After nearly two decades, the film festival's public sector fundraiser, lobbyist and Share Her Journey organizer is switching things up
For nearly two decades, maxine bailey has been instrumental in taking the Toronto International Film Festival from scrappy, beloved Toronto gem, to internationally celebrated festival with a red carpet rivalling Cannes.
While her title is vice-president of advancement for TIFF, she’s also known for her encouraging advice to to young people interested in finding roles within the festival, creating opportunities that may never have existed without her. So when she announced at the end of September she would be leaving, many greeted the news with surprise and sadness.
“I just need my shoulders to go down,” bailey (who styles her name in all lower case) says of her decision. “I’ve been working really, really hard for 18 years.”

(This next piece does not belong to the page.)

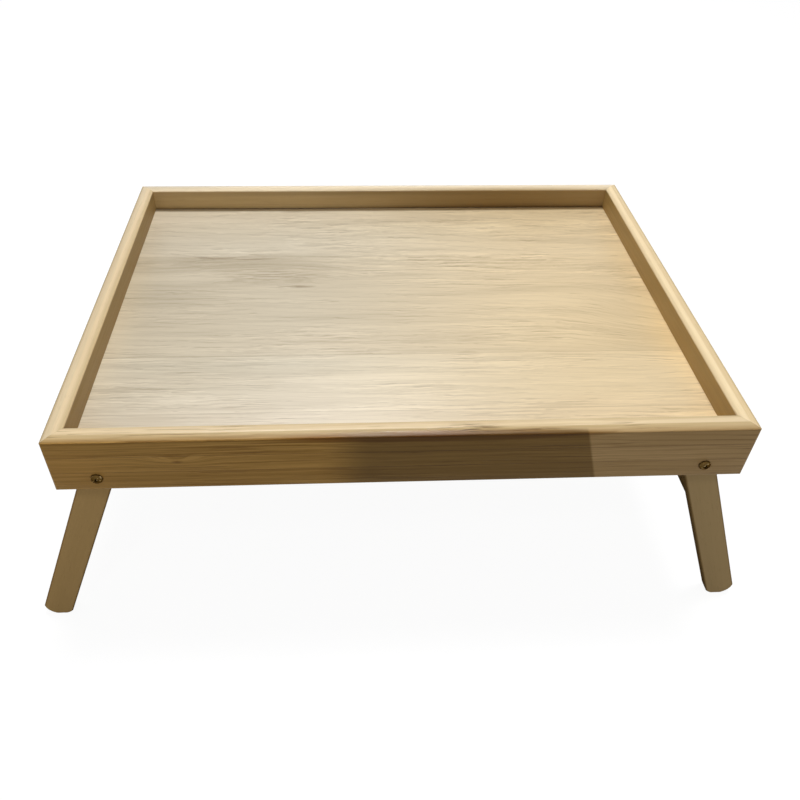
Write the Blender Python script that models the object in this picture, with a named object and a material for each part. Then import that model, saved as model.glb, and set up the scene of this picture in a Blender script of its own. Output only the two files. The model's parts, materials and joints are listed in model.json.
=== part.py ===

Bailey’s fundraising work has been integral to several major projects, including the two-year-old public event Festival Street and a takeover of Yonge-Dundas Square that saw Chuck D and Joan Baez take the stage. There’s also the Special Delivery program, which provided children and youth in at-risk communities with free tickets, and the donor-supported education initiative Pocket Fund, which assured no child was turned away from the festival or TIFF’s year-round programing.
But her biggest and most lasting legacies are the funds she helped raise to build the festival’s permanent home, TIFF Bell Lightbox, and Share Her Journey, her creative baby. Launched in 2017, the campaign to empower and raise money for female filmmakers ultimately inspired her decision to move into writing and producing.
“I attended the Cannes Film Festival a few years ago and I got to see a speaker there, Anna Serner – the CEO of the Swedish Film Institute,” bailey explains. “She wanted to know why there weren’t more women making films and being funded. She took some very, very small, immediate steps to actually change that and [today] more women are being funded by the Swedish Film Institute.
“When I came back to Toronto – still pumped from her speech – I was like, ‘What can we do? And what are we doing at TIFF?’”
Internal research of TIFF’s year-end reports revealed the organization was already prioritizing women in many ways, but could it go further?
“If we’re kind of there already, what would happen if we wanted to do more? What would it cost to do more? And if we could, at the end of a five-year program, support 500 female creators, what would that look like? Would that change the narratives of the Canadian films being produced?”
The undertaking led to big changes. TIFF became one of the first North American film fests to sign the 50/50 by 2020 pledge to achieve gender parity in its film lineup. Around 36 per cent of films in the 2018 lineup were directed by women, up by 33 per cent in 2017. And then last year bailey launched Share Her Journey, which prefaced the global explosion of Tarana Burke’s #MeToo movement, Hollywood’s Time’s Up legal defense fund and the Canadian film industry’s #AfterMeToo.
A year later, Share Her Journey is making big strides. A September rally hosted by TIFF Executive Director and COO Michèle Maheux featured speakers Geena Davis, Stacy L. Smith, Amanda Brugel, Keri Putnam, Mia Kirshner, Amma Asante, Nandita Das and Zavia Forrest from the TIFF Next Wave Committee. It drew over 1,000 people, and over 22,000 watched online.
“We wanted to give people a call to action. You can decide to go see female-directed films. You can decide to read books by women. You can actually make a choice,” says bailey. “We’re not disparaging men. We’re just saying that if women are the majority of the population, we should have more stories from women and this is the way to do it.”
Share Her Journey’s campaign is halfway toward its 2020 goal of raising $3 million dollars. The $1.45 million dollars raised has already served more than 100 women in film with everything from business networking and workshops to connecting with industry experts and specialized resources. It’s also funded scholarships for actors, filmmakers and writers, including through fellowships for actors, a writer’s residence, an accelerator program for producers and the TIFF-CBC Screenwriters Award.
“In five years, you’ll have 500 different women who will have gone through these programs,” says bailey. “Even if 10 to 15 per cent go on to make films, that is immensely more than what has been happening right now.”
She’s wrapping up her final weeks at TIFF on a high note. An avid bookworm, she’s a jurist for this year’s Giller Prize. After that, bailey – who previously worked in theatre as a producer/director/writer, a film critic for CBC Radio and a film programmer for Harbourfront Centre – wants to continue supporting creative voices and telling stories via producing and writing projects.
“Just think about what I can do if I’m unleashed into the world,” she adds with melodious laughter. “I’m excited about this next stage of my life.”